Designing conjugated microporous polymers for visible light-promoted photocatalytic carbon-carbon double bond cleavage in aqueous medium

The production of valuable carbonyl compounds directly from alkenes via carbon-carbon double (C=C) bond cleavage is a highly important reaction. As a promising alternative to traditional metal-catalyzed thermal reaction conditions, photocatalysis offers an environmentally friendly and sustainable synthetic strategy. However, most photocatalysts used so far were homogeneous, molecular and transition metal-based catalytic systems. Here, we report a structural design strategy of conjugated microporous polymers (CMPs) as a class of metal-free, heterogeneous, stable and reusable photocatalysts for visible light-promoted C=C bond cleavage reaction.

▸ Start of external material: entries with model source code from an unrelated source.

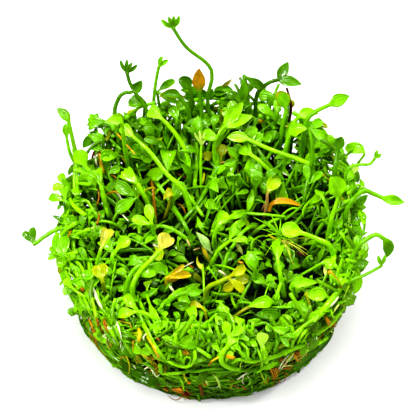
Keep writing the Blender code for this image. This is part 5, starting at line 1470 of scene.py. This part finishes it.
def wall_tint(chance, x, y, height):
    """A wall tint: bright at the sides and high up, duller low down, with painted shade at back and front."""
    back = smooth_step(0.0, 30.0, y)
    beside = max(smooth_step(12.0, 26.0, -x), 0.7 * smooth_step(20.0, 30.0, x))
    low = (1.0 - smooth_step(3.0, 12.0, height)) * (1.0 - 0.8 * beside)
    front = (1.0 - smooth_step(-14.0, 8.0, y)) * (1.0 - beside)
    # greener towards the back: painted shade
    tint = FRESH * (1.0 - back) + MIDDLE * back
    # darker in front, where the wall is lit less: painted shade; the choice varies the tone at random
    tint = tint * chance.choice((0.4, 0.6, 0.8, 0.9, 1.0)) * (1.0 - 0.3 * front)
    tint = tint * (1.0 - 0.6 * low) + SHADE * 0.25 * low
    roll = chance.random()
    if roll < 0.05:
        tint = tint * 0.4 + YELLOW * 0.5
    elif roll < 0.075:
        tint = tint * 0.3 + ORANGE * 0.6
    return tint


def wall_stem(growth, chance, low, high):
    """A stem that the cup's wall pressed flat: it falls to the front, or curls where the wall faces front."""
    around = chance.uniform(0.0, TURN)
    low -= left_reach(around)
    side = abs(math.cos(around))
    way = 1.0 if math.cos(around) < 0.0 else -1.0
    if math.sin(around) > 0.3:
        way = chance.choice((-1.0, 1.0))
    fall = -42.0 * side * smooth_step(-0.8, 0.3, -math.sin(around))
    if chance.random() < 0.25:
        fall = -fall * 0.7
    slope = math.radians(chance.gauss(fall, 24.0))
    height = chance.uniform(low, high) - math.tan(slope) * 2.0
    inset = chance.uniform(0.4, 3.0)
    step = chance.uniform(7.0, 20.0) / 7.0
    curl = chance.gauss(0.0, 0.04 + 0.12 * (1.0 - side))
    points = []
    for _ in range(8):
        points.append(wall_point(around, min(high + 1.5, max(low, height)), inset))
        around += way * math.cos(slope) * step / wall_radius(height)
        height += math.sin(slope) * step
        slope += curl * step + chance.gauss(0.0, 0.13)
        inset = max(0.2, inset + chance.gauss(0.0, 0.6))
    tint = wall_tint(chance, *points[3])
    radius = chance.choices(list(WALL_STEM_RADII), list(WALL_STEM_RADII.values()))[0]
    outward = unit((points[4][0], points[4][1], 0.0))
    stalk(growth, points, radius * chance.uniform(0.85, 1.15), tint, sides=8, count=18,
          taper=chance.uniform(0.5, 0.9), flat=0.6, facing=outward)


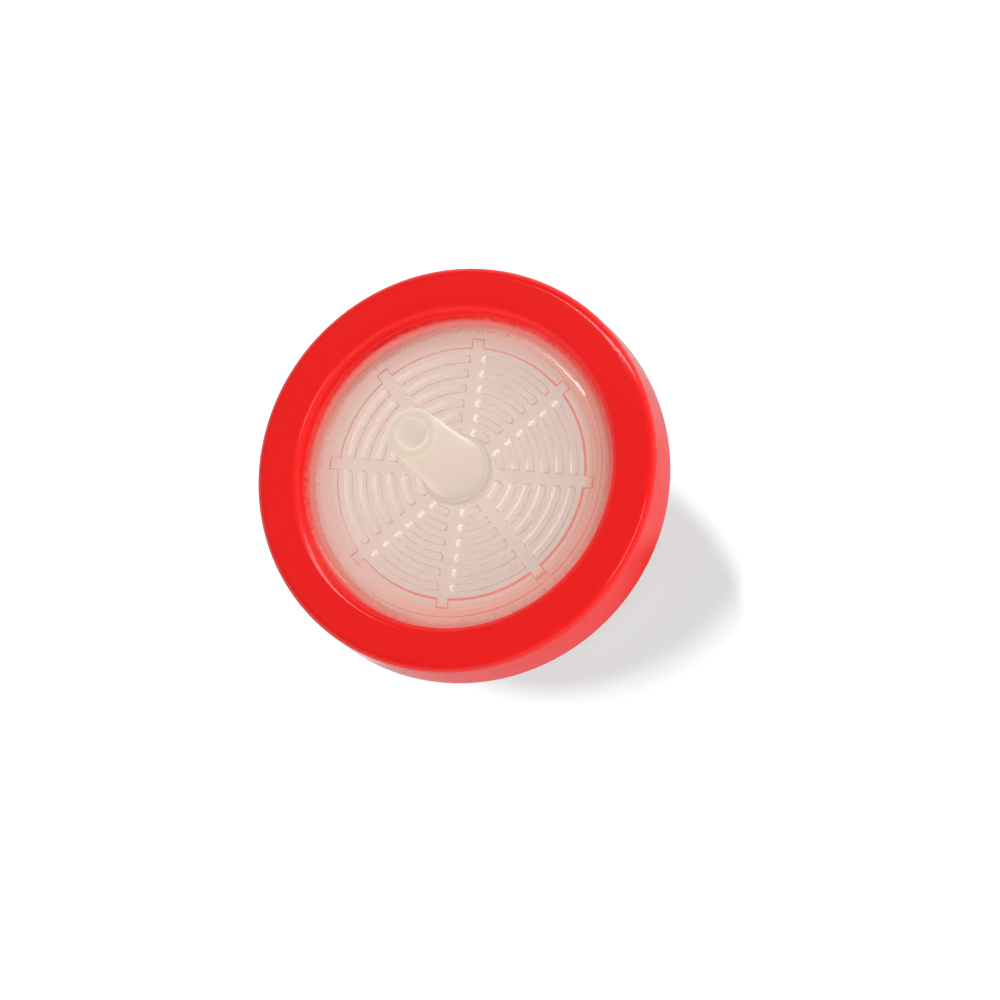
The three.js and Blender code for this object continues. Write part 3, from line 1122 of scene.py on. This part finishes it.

Via different electron donor and acceptor combinations in the CMP backbone structure, we systematically investigated the structural influence of the CMPs on their optical and electrochemical properties, thereby revealing the structure and performance relationship in the photocatalytic C=C bond cleavage reaction. As a result, the CMP with a specific electron donor-acceptor combination containing benzothiazole as a strong electron withdrawing unit and phenyl as a weak electron donating unit was the most efficient photocatalyst. The C=C bond in various alkenes, mostly styrene derivatives, could be successfully cleaved, forming aldehydes as a product with high conversion and moderate to high selectivity. The green aspect of the work is demonstrated by the utilization of visible-light, molecular oxygen as a cheap oxidant and water-based reaction medium.